▶ **Set problem**
Return exactly the listing's lines, from its first line to the line holding "REAR_FOOT_D = 7.7 * MM", ends included.

▶ **Stored data**
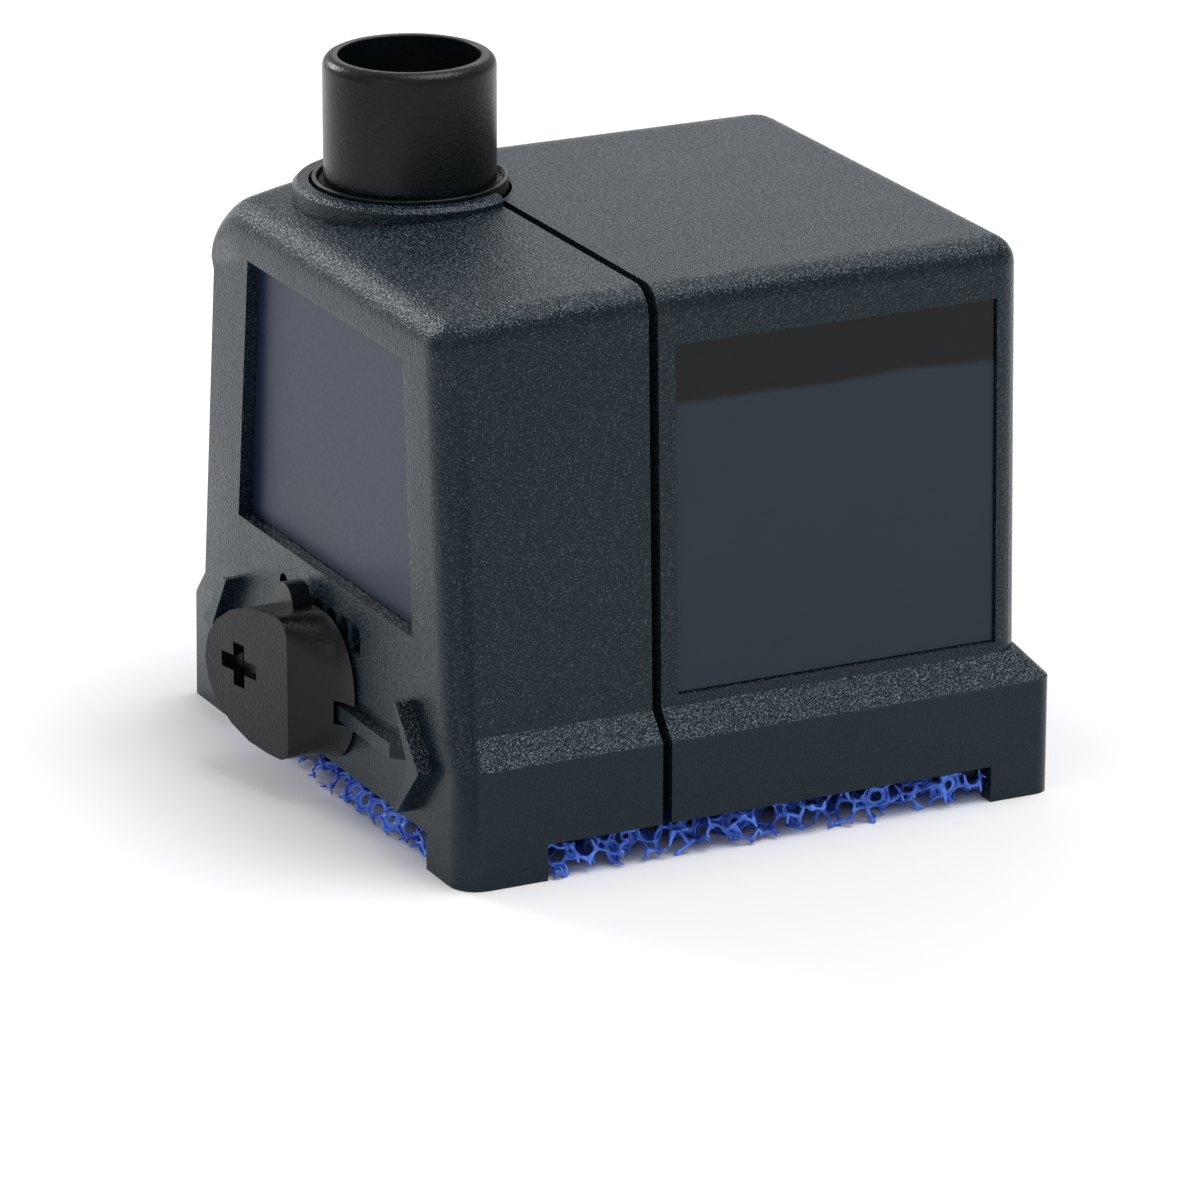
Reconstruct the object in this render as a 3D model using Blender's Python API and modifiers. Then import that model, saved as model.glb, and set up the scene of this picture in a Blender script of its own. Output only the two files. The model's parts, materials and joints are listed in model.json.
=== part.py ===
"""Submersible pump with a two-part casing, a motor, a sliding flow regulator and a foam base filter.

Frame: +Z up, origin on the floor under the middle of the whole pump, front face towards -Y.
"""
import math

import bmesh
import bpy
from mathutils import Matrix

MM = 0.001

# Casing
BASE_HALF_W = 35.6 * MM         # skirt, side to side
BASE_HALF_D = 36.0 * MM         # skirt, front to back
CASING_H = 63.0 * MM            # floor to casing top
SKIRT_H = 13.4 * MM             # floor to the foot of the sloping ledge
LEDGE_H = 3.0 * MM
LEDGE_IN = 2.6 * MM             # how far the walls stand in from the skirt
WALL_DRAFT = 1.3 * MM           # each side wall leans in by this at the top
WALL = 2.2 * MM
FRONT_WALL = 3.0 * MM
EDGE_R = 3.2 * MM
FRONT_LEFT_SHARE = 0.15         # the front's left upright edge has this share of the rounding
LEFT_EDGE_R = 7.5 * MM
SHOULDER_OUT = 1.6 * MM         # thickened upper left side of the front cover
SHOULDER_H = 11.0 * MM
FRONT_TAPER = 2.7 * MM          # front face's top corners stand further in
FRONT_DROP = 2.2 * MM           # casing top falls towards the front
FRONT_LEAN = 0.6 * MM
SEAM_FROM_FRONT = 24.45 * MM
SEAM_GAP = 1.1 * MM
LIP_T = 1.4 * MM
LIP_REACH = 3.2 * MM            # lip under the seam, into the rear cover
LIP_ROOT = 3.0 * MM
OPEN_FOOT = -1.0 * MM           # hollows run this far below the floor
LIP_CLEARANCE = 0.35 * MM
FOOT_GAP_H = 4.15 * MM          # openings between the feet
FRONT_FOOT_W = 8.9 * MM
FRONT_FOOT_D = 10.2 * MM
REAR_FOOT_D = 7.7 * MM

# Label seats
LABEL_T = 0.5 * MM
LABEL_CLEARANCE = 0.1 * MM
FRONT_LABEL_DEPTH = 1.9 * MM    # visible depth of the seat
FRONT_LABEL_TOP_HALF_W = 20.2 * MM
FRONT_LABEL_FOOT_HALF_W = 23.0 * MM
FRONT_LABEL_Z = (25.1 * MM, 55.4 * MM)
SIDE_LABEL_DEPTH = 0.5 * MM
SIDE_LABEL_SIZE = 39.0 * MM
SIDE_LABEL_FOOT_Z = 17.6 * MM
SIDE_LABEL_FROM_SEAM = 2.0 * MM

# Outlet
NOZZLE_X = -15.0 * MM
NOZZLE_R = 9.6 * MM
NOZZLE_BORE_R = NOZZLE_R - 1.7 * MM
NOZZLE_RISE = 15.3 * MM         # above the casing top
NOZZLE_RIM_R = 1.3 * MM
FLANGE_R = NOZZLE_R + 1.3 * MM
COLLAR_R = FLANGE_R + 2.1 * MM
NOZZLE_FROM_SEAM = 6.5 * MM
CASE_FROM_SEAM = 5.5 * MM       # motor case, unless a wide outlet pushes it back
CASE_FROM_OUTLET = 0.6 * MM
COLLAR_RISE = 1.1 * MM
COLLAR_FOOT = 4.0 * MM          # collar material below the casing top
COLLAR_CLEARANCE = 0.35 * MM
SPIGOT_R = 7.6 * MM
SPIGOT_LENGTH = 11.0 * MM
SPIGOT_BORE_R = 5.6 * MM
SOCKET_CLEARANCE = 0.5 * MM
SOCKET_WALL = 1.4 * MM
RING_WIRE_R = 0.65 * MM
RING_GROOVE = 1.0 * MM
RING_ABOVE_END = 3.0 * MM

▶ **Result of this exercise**
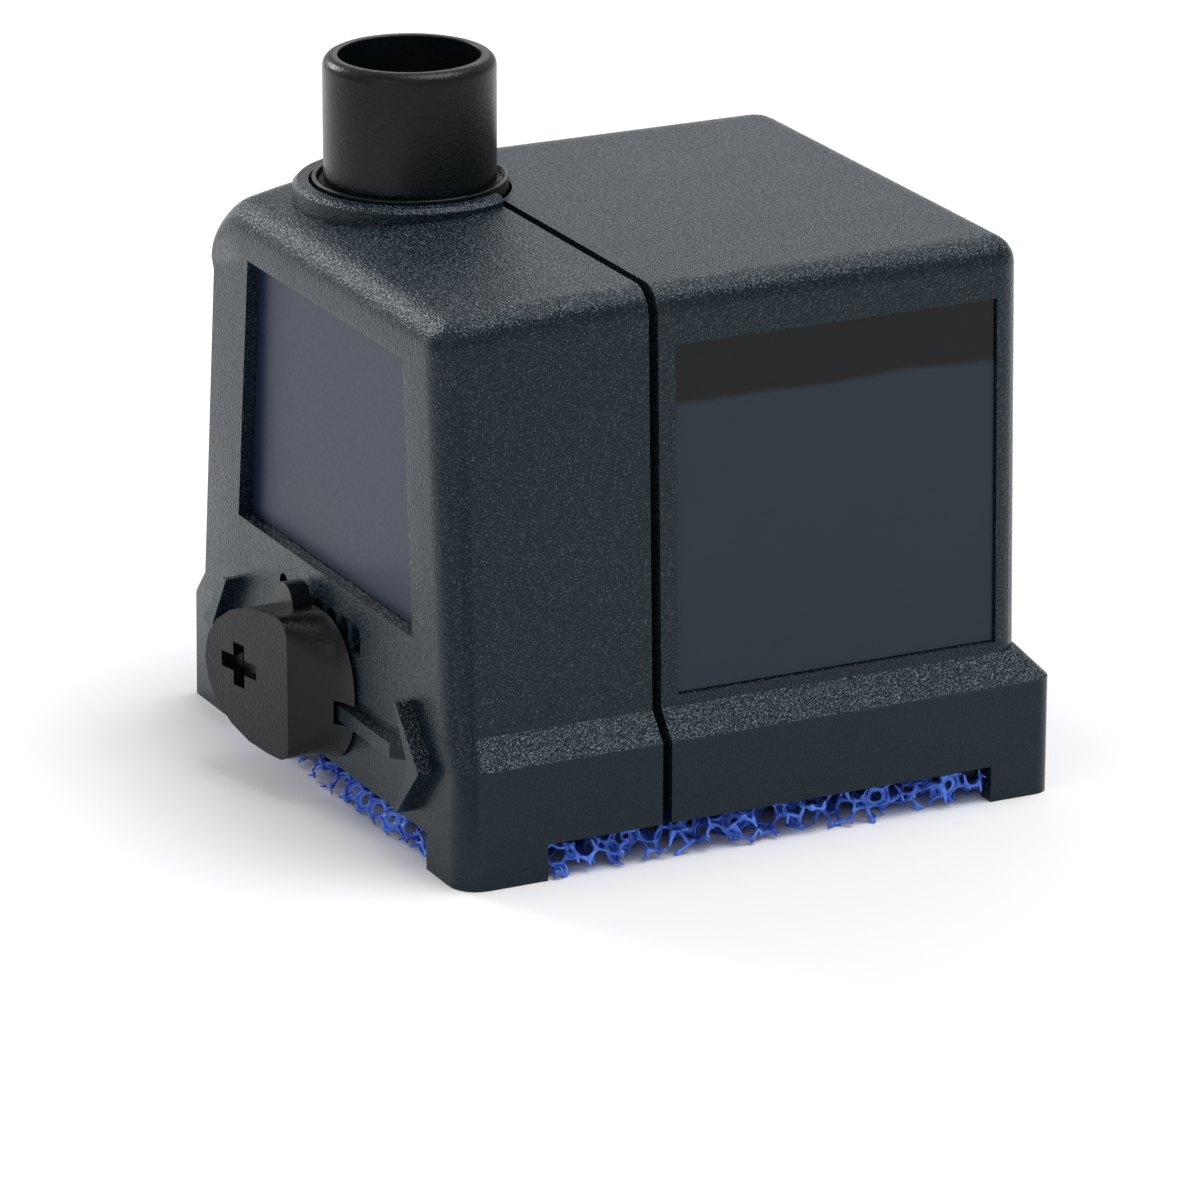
Reconstruct the object in this render as a 3D model using Blender's Python API and modifiers. Then import that model, saved as model.glb, and set up the scene of this picture in a Blender script of its own. Output only the two files. The model's parts, materials and joints are listed in model.json.
=== part.py ===
"""Submersible pump with a two-part casing, a motor, a sliding flow regulator and a foam base filter.

Frame: +Z up, origin on the floor under the middle of the whole pump, front face towards -Y.
"""
import math

import bmesh
import bpy
from mathutils import Matrix

MM = 0.001

# Casing
BASE_HALF_W = 35.6 * MM         # skirt, side to side
BASE_HALF_D = 36.0 * MM         # skirt, front to back
CASING_H = 63.0 * MM            # floor to casing top
SKIRT_H = 13.4 * MM             # floor to the foot of the sloping ledge
LEDGE_H = 3.0 * MM
LEDGE_IN = 2.6 * MM             # how far the walls stand in from the skirt
WALL_DRAFT = 1.3 * MM           # each side wall leans in by this at the top
WALL = 2.2 * MM
FRONT_WALL = 3.0 * MM
EDGE_R = 3.2 * MM
FRONT_LEFT_SHARE = 0.15         # the front's left upright edge has this share of the rounding
LEFT_EDGE_R = 7.5 * MM
SHOULDER_OUT = 1.6 * MM         # thickened upper left side of the front cover
SHOULDER_H = 11.0 * MM
FRONT_TAPER = 2.7 * MM          # front face's top corners stand further in
FRONT_DROP = 2.2 * MM           # casing top falls towards the front
FRONT_LEAN = 0.6 * MM
SEAM_FROM_FRONT = 24.45 * MM
SEAM_GAP = 1.1 * MM
LIP_T = 1.4 * MM
LIP_REACH = 3.2 * MM            # lip under the seam, into the rear cover
LIP_ROOT = 3.0 * MM
OPEN_FOOT = -1.0 * MM           # hollows run this far below the floor
LIP_CLEARANCE = 0.35 * MM
FOOT_GAP_H = 4.15 * MM          # openings between the feet
FRONT_FOOT_W = 8.9 * MM
FRONT_FOOT_D = 10.2 * MM
REAR_FOOT_D = 7.7 * MM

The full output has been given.